Eventually, there was a Complete Sha'ir Handbook, which was part of the first class-based splatbooks to be published for d&d. For all I know, it was the first rpg-related splatbook series ever. Anyway, it was amazing. Back in 2e there were these things called kits, that were basically a way of customizing a generic class into something more specific and interesting. Like, a thief would take a jackal kit and start stealing peoples' spells, but at great cost to his other abilities. Not that 2e thieves really had abilities, but you get the idea.
In the Complate Sha'ir Handbook, there were probably fifteen or twenty crazy, zany, downright whackadoo kits for sha'irs. Whoever wrote it must have figured "hey, it's not like the sha'ir has any semblance of balance or functionality to begin with, let's just see how much crazy crap we can come up with." And boy, did he ever succeed.

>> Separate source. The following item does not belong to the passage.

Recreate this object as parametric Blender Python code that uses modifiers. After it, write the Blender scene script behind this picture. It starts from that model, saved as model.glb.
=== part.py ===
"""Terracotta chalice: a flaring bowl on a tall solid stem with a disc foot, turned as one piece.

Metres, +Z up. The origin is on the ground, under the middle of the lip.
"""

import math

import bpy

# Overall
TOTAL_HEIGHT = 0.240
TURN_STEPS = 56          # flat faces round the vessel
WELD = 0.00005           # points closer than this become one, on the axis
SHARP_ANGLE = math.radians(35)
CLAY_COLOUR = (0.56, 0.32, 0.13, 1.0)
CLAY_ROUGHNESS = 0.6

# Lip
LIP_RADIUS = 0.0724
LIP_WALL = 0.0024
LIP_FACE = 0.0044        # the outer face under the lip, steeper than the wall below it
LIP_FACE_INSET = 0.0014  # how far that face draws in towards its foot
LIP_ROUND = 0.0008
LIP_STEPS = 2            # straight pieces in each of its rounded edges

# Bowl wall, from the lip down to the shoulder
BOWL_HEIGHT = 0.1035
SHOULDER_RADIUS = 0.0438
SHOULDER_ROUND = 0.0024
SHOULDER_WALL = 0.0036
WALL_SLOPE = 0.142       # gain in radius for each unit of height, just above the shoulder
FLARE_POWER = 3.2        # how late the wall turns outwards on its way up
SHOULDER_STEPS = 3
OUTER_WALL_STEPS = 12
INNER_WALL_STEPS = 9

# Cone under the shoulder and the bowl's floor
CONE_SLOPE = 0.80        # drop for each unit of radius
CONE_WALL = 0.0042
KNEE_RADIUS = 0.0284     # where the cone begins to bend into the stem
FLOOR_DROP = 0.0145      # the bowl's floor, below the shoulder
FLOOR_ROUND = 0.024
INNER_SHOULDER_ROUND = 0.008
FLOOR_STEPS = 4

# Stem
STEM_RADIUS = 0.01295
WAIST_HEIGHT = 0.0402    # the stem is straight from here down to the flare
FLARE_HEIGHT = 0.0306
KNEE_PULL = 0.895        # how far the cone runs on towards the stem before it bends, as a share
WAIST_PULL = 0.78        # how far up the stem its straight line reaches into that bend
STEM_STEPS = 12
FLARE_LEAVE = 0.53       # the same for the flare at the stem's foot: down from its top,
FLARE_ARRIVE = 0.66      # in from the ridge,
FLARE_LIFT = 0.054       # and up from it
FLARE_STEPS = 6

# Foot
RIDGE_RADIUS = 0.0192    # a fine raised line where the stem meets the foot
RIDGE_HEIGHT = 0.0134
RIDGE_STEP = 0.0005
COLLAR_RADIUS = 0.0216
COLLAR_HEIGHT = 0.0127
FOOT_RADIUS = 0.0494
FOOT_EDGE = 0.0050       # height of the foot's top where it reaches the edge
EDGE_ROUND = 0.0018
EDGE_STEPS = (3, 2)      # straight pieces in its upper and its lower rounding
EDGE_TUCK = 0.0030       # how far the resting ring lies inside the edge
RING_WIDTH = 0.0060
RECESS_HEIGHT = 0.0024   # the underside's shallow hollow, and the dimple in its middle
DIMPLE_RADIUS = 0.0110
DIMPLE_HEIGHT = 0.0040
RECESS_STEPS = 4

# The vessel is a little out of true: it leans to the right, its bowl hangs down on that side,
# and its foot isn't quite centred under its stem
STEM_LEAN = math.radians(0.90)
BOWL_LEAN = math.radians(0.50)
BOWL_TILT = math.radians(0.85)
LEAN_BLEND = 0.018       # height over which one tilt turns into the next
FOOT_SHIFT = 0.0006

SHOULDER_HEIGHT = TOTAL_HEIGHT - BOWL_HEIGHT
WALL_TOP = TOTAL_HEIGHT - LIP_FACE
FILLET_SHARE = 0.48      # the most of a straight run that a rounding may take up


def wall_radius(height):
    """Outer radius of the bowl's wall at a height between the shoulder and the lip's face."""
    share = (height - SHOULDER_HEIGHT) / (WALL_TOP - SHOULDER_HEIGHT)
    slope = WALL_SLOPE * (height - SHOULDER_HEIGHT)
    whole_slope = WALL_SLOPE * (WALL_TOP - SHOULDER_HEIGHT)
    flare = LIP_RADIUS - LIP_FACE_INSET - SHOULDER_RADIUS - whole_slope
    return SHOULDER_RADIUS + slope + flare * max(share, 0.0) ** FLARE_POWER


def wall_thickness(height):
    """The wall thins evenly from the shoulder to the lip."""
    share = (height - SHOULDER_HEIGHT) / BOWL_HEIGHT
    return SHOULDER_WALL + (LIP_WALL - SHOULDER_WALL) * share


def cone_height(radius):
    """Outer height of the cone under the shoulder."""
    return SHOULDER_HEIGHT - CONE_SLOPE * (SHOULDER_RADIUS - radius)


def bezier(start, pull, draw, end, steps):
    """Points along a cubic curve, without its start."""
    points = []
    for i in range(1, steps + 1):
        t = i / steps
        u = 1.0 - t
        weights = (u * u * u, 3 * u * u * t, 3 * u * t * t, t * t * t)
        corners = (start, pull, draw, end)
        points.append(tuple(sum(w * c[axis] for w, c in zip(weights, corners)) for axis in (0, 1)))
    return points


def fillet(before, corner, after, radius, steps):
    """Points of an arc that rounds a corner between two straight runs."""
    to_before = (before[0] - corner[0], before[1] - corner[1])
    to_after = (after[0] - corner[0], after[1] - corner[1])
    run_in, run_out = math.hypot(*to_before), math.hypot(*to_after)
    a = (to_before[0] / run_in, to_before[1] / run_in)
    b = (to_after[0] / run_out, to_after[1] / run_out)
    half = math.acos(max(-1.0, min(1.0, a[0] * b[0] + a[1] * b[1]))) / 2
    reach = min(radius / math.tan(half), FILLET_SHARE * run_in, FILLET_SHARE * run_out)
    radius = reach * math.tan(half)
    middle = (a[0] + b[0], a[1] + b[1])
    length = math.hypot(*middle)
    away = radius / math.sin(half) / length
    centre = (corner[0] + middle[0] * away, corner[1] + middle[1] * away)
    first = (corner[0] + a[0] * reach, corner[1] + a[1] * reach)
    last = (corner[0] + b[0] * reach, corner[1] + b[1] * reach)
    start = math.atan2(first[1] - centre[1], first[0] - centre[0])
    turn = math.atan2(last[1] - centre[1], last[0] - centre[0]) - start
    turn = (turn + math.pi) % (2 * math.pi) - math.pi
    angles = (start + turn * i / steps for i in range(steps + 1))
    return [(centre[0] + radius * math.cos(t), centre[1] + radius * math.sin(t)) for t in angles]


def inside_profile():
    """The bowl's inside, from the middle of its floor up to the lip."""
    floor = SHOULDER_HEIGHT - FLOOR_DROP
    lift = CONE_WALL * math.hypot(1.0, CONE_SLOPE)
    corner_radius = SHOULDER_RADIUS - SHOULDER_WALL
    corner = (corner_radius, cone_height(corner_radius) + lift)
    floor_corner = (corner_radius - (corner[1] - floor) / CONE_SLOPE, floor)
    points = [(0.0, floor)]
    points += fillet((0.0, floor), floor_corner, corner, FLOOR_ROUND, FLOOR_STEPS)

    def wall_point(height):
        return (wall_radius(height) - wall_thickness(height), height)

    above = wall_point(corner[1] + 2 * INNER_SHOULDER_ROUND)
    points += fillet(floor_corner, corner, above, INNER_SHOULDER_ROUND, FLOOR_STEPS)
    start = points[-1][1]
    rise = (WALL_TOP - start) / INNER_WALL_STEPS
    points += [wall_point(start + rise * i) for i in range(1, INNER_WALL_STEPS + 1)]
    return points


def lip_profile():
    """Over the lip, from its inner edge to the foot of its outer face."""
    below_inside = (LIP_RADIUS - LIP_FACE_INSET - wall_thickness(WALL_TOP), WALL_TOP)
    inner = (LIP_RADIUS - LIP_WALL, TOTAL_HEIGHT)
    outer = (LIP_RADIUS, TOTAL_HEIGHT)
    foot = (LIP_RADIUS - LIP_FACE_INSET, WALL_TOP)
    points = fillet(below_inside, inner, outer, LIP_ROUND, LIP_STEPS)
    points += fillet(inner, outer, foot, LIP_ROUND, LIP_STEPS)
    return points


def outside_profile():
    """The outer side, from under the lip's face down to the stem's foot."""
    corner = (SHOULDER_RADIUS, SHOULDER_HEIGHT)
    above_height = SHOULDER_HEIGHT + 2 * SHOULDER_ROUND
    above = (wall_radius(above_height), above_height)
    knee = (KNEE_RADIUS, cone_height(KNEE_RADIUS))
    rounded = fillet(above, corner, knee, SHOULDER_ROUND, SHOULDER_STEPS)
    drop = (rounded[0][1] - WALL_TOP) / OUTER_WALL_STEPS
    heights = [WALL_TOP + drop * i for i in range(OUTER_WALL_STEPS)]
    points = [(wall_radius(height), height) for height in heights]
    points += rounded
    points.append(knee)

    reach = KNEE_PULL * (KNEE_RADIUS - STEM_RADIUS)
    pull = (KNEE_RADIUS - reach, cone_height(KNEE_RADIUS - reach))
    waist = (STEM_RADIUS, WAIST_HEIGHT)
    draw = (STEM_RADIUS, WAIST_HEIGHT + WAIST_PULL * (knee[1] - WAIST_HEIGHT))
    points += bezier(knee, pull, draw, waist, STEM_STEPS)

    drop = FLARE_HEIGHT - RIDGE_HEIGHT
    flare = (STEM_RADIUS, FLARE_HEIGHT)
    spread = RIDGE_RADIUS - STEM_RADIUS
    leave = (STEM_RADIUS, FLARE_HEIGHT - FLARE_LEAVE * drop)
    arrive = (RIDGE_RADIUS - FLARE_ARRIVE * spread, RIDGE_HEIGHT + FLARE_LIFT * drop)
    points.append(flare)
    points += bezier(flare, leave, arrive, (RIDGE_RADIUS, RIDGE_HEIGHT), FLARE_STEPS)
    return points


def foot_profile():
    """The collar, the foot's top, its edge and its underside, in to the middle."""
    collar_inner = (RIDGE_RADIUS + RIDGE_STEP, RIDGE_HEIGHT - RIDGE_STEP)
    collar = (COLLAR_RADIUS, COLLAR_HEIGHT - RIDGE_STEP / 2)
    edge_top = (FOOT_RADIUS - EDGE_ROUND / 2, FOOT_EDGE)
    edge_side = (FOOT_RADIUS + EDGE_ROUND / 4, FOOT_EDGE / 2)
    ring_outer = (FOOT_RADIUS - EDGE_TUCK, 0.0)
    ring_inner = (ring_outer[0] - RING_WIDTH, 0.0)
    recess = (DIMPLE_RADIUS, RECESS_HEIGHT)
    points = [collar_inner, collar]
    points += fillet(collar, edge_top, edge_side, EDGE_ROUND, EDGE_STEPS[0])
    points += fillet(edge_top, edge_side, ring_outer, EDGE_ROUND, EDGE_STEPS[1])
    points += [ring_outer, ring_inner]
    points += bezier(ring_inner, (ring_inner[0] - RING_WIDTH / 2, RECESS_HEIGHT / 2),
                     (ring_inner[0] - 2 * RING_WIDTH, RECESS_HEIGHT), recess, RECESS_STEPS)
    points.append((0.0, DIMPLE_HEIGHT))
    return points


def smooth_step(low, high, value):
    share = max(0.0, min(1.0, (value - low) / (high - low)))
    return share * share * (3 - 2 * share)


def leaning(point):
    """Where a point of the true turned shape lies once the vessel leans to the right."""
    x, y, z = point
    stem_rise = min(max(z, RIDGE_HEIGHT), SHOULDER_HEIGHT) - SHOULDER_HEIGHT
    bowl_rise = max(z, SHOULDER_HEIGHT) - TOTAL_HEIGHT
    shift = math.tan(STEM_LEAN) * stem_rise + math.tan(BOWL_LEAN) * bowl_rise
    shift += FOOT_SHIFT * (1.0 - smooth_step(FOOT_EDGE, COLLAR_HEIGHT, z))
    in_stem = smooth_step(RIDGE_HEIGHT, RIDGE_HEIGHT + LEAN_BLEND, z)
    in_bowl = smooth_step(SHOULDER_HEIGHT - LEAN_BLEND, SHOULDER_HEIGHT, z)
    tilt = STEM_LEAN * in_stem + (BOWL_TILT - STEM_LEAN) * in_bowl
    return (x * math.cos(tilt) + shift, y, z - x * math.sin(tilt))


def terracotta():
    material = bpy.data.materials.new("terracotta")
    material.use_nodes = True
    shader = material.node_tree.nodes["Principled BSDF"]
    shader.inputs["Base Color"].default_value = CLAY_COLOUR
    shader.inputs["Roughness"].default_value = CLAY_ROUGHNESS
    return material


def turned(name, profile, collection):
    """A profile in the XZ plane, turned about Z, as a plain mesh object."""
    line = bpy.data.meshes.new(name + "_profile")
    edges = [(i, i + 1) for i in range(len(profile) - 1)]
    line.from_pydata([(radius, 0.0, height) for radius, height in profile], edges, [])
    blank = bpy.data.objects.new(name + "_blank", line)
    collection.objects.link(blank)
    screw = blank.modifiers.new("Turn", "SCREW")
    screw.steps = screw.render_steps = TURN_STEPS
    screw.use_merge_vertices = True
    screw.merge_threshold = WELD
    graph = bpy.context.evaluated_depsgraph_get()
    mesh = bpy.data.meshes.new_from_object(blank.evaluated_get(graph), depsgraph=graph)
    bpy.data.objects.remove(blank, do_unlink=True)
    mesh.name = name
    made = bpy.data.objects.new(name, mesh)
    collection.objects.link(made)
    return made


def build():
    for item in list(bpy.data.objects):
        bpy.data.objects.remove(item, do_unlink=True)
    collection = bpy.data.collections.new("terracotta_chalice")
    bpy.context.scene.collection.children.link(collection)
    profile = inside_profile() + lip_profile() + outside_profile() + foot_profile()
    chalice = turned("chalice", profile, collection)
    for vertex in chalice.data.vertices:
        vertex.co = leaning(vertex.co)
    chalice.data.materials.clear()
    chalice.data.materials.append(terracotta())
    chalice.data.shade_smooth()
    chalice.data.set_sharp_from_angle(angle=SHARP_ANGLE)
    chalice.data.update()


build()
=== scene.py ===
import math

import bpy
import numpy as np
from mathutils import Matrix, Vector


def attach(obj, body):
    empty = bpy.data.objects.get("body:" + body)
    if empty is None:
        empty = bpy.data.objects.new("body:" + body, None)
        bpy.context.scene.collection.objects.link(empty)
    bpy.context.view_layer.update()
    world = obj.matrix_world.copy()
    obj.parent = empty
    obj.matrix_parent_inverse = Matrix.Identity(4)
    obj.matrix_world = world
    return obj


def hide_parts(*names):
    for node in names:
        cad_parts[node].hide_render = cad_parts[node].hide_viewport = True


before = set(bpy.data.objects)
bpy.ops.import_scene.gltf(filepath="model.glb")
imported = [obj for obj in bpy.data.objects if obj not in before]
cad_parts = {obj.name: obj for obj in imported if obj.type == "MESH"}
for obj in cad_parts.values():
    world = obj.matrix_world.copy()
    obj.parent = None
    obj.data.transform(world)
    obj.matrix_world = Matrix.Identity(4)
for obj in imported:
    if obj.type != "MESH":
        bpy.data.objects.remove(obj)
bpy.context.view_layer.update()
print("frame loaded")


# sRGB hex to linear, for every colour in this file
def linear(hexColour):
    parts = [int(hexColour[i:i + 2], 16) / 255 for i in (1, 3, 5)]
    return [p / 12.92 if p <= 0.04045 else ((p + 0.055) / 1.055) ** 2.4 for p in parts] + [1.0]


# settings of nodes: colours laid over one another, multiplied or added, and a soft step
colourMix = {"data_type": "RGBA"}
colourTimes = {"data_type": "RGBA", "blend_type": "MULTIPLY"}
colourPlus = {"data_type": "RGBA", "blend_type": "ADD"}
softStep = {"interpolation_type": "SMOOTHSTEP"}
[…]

Sticking out in my head are the mathemagician, the astrologer (who would hang spells on different constellations), the spell slayer (holy wizard-assassins), and the clockwork mage. Especially the clockwork mage. That fucker basically assembled clockpunk robots from scratch, with a list of parts and power sources. You basically spent all your time (and gold) on building crazy robots. It was almost freeform in a lot of ways. And if it died you were out hundreds or thousands of GP. But get a player with a lot of artistic talent or zest for creativity in that class, and you'd end up with half-deer half-lobster mechanical beasties that fired lightning bolts out of their horns.
Sad to say, but in the 2.5 editions since then, nothing has really topped this class for cool factor, and no splatbook has topped the Complete Sha'ir for really creative shit. A lot of the splatbooks have just been updating older, popular options, I guess. But that's no excuse. It's possible that you just can't do as much fun stuff when balance is so paramount, as it has nominally been in 3e and 4e. But where's my fucking clockwork class? Where's my inventor? Where is my balanced system where someone actually builds something? How about a golem construction pet class? Or a wizard biologist that designs his own homunculi? This shit should be easier now that wealth is actually handed out at a more or less set pace. There's homebrew crap on the internet, but my choice of the term "crap" is non-accidental in this case.
All I want is some fucking clockwork.
Also undead behemoth-constructing necromancers.